GP: In addition to appearing in front of the camera, you’ve also turned your hand to producing. Is that something you’re hoping to do more of? Would you like to direct if the right project came along?

EM: I enjoyed producing Corporate Cut Throat Massacre.  It was a really good learning experience.  I have and will definitely produce again.  As far as directing, I am not sure.  I never say never though!

GP: How easy do you think it is to get roles outside of a specific genre once you become known for it?

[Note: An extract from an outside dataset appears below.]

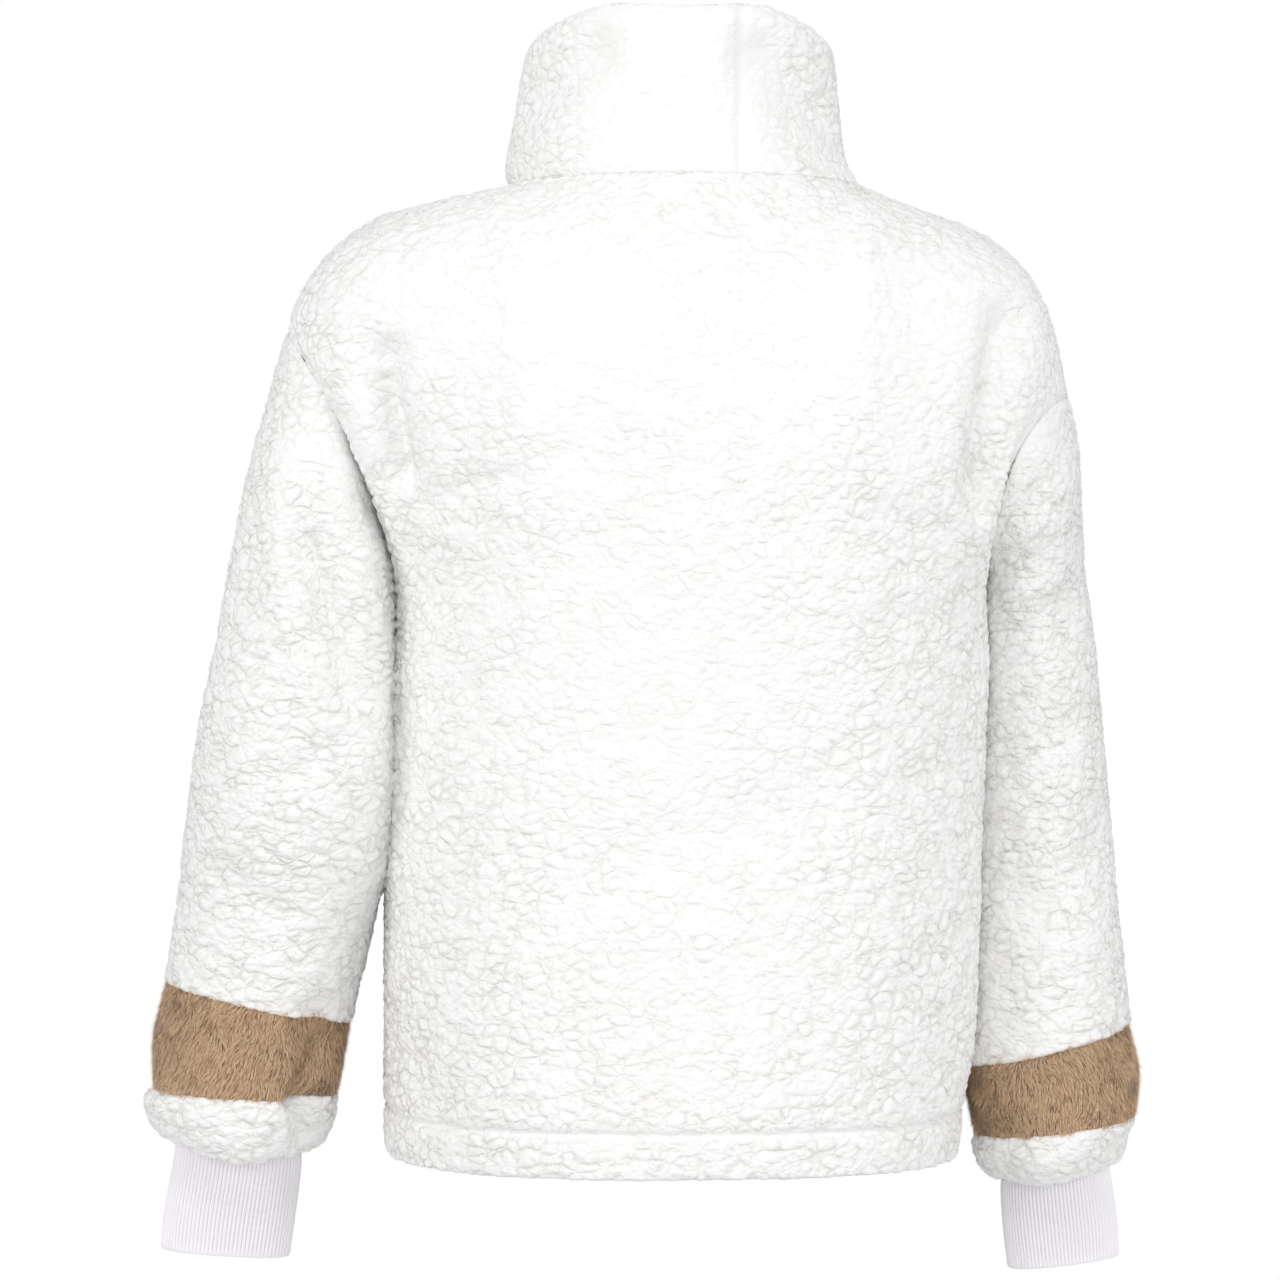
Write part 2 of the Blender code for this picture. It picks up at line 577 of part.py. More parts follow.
def make_arm(side, grid, seams, normals):
    """The sleeve, its fur band and the gathered end above the cuff."""
    armhole, top, foot, end = seams
    turned = slice(YOKE_ROWS - 2, YOKE_ROWS + 3)
    sleeve = slice(armhole, top + 1)
    dips = seam_dips(grid[sleeve], foot=True, head=True)
    dips[0, turned] = 0
    shift = tube_shift(grid[sleeve], normals[sleeve], foot=True, head=True)
    outer, inner = wall(grid[sleeve], normals[sleeve], FLEECE_WALL, dips, shift)
    add_solid(f"sleeve_{side}", outer, inner, True, FLEECE)
    band = slice(top, foot + 1)
    dips = seam_dips(grid[band], foot=True, head=True)
    shift = tube_shift(grid[band], normals[band], foot=True, head=True)
    outer, inner = wall(grid[band], normals[band], FUR_WALL, dips, shift)
    add_solid(f"fur_band_{side}", outer, inner, True, FUR)
    tail = slice(foot, end + 1)
    dips = seam_dips(grid[tail], foot=True)
    thinning = np.linspace(FLEECE_WALL, GATHER_WALL, len(grid[tail]))
    shift = tube_shift(grid[tail], normals[tail], foot=True, head=False)
    outer, inner = wall(grid[tail], normals[tail], thinning, dips, shift)
    add_solid(f"sleeve_end_{side}", outer, inner, True, FLEECE)


def make_collar(grid, normals):
    dips = seam_dips(grid, foot=True)
    behind = normals[..., 1] > 0
    dips += COLLAR_SEAM_DEPTH * np.exp(-(((grid[..., 0] - COLLAR_SEAM_X) / COLLAR_SEAM_WIDTH) ** 2)) * behind
    outer, inner = wall(grid, normals, COLLAR_WALL, dips, tube_shift(grid, normals, foot=True, head=False))
    add_solid("collar", outer, inner, True, FLEECE)


def make_cuff(side, rows):
    """A ribbed tube. Every second column lies in a groove, and the inside is plain."""
    turns = np.arange(2 * RIBS) * math.pi / RIBS
    out = rounded(np.cos(turns), CUFF_POWER)
    back = rounded(np.sin(turns), CUFF_POWER)
    sign = 1 if side == "left" else -1
    rings = []
    for row in rows:
        middle_z, tilt = (row.out_z + row.in_z) / 2, (row.out_z - row.in_z) / 2
        x = row.x + sign * row.half_width * out
        rings.append(np.stack([x, row.y + row.half_depth * back, middle_z + tilt * out], axis=-1))
    grid = spline(np.arange(len(rows)), np.array(rings), np.linspace(0, len(rows) - 1, 4))
    (normals,) = shared_normals([(grid, True)])
    dips = np.zeros(grid.shape[:2])
    dips[:, 1::2] = RIB_HEIGHT
    outer = grid - normals * dips[..., None]
    inner = grid - normals * RIB_WALL
    add_solid(f"cuff_{side}", outer, inner, True, RIB_KNIT, inner_rows=[0, 3])


def clear_scene():
    for thing in list(bpy.data.objects):
        bpy.data.objects.remove(thing)


def main():
    clear_scene()
    back, front = panel_grid(FACING_BACK), panel_grid(FACING_FRONT)
    left, seams = arm_grid(LEFT_ARMHOLE, 1, LEFT_ARM)
    right, _ = arm_grid(RIGHT_ARMHOLE, -1, RIGHT_ARM)
    collar = collar_grid()
    open_or_closed = [(back, False), (front, False), (left, True), (right, True), (collar, True)]
    folds = (BODY_FOLDS, BODY_FOLDS, LEFT_ARM_FOLDS, RIGHT_ARM_FOLDS, COLLAR_FOLDS)
    grids = [grid for grid, _ in open_or_closed]
    normals = shared_normals(open_or_closed)
    set_armhole_normals(normals)
    for grid, normal, rows in zip(grids, normals, folds):
        grid -= normal * (fold_offset(grid, normal, rows) * fade_at_seams(grid))[..., None]
    normals = shared_normals(open_or_closed)
    set_armhole_normals(normals)
    make_panel("back_panel", back, normals[0], FACING_BACK)
    make_panel("front_panel", front, normals[1], FACING_FRONT)
    make_arm("left", left, seams, normals[2])
    make_arm("right", right, seams, normals[3])
    make_collar(collar, normals[4])
    make_cuff("left", LEFT_CUFF)
    make_cuff("right", RIGHT_CUFF)


def fade_at_seams(grid):
    """0 on a grid's first and last rows, which other pieces share, and 1 inside it."""
    fade = np.ones(grid.shape[:2])
    fade[0] = fade[-1] = 0
    return fade


def set_armhole_normals(normals):
    """The two panels and the sleeve share these at the armhole seam, row by row."""
    back, front, left, right, _ = normals
    turns = arm_turns()
    first = len(torso_share_rows()) - 1
    for sign, armhole, arm, column in ((1, LEFT_ARMHOLE, left, -1), (-1, RIGHT_ARMHOLE, right, 0)):
        arm[0] = armhole_normal(armhole, sign, turns)
        back[first:, column] = arm[0][YOKE_ROWS::-1]
        front[first:, column] = np.concatenate([arm[0][YOKE_ROWS:], arm[0][:1]])


main()
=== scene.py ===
"""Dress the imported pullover: curly pile fleece, plush fur bands and fine rib cuffs.

Sizes are in millimetres until a mesh is made. +Z is up, +Y the wearer's back, which the camera sees, and
+X the wearer's left. The tables and forms of the cloth are those of the solids that the pieces replace. Each
table's columns are named in the line above its rows.
"""

import math
from collections import namedtuple

import bpy
import numpy as np
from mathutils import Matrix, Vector


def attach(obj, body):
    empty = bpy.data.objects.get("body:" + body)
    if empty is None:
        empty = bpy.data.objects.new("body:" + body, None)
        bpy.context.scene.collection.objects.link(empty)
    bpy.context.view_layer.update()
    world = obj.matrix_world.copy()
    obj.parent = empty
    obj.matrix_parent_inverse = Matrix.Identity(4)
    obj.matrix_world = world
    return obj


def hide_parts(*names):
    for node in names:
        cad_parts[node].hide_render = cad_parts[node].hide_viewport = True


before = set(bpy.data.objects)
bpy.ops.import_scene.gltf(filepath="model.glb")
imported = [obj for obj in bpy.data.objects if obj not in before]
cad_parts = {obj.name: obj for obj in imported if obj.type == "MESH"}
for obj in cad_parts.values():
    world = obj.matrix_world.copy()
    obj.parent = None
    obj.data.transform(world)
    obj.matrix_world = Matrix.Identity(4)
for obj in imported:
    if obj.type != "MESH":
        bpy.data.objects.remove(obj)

MM = 0.001

# Walls, from the tips of the pile or the ribs to the plain inside
FLEECE_WALL = 5.5
COLLAR_WALL = 7.0
FUR_WALL = 8.0
RIB_WALL = 2.6
GATHER_WALL = 3.6

# A seam draws the cloth into a crease and a wider hollow, and treads down the pile beside it
SEAM_DIP = 1.1
SEAM_CREASE_SHARE = 0.6
SEAM_CREASE_WIDTH = 3.6
SEAM_HOLLOW_SHARE = 0.35
SEAM_HOLLOW_REACH = 10
SEAM_PILE = 0.85
SEAM_PILE_REACH = 2.5
# How far along the cloth an open edge's own shift fades out, and the longest step of its roll
EDGE_REACH = 12
ROLL_STEP = 1.6
HEM_GROOVE = 2.2
HEM_GROOVE_WIDTH = 2.4
HEM_GROOVE_PILE = 0.6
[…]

EM: It definitely requires opportunities that you are given or create yourself. It can be done though. It’s tough for actors who work from job to job to have the luxury of either accepting or saying “no,” and whether they should say no. But if you have a solid plan for your career, and are willing to take risks, I think that’s when the diverse opportunities begin to show themselves. I have been fortunate that I have worked in many film genres and plan to continue to do so.

GP: How important is it to you that women in horror are represented well and given a voice?

EM : Women in horror portray such a wide range of characters, from super sexy to villainous crazed killer, with everything you can imagine in between, so its important to show that some of these crazy characters we play are not who we are in real life.  Except for the super sexy — that’s all real!! [laughs]

GP: Finally, what’s your ultimate, all-time favourite horror movie?

EM: A few movies have recently beat out a couple of my favorites that I have had for years, but I still stand by The Exorcist and Silence of the Lambs–although I have a film that I star in coming out in 2013 that I cannot say too much about (and when I can I will) that will be right up there in the scare factor!!

GP: Thanks for taking the time to talk to us, Elina, we look forward to your future projects and wish you the best of luck!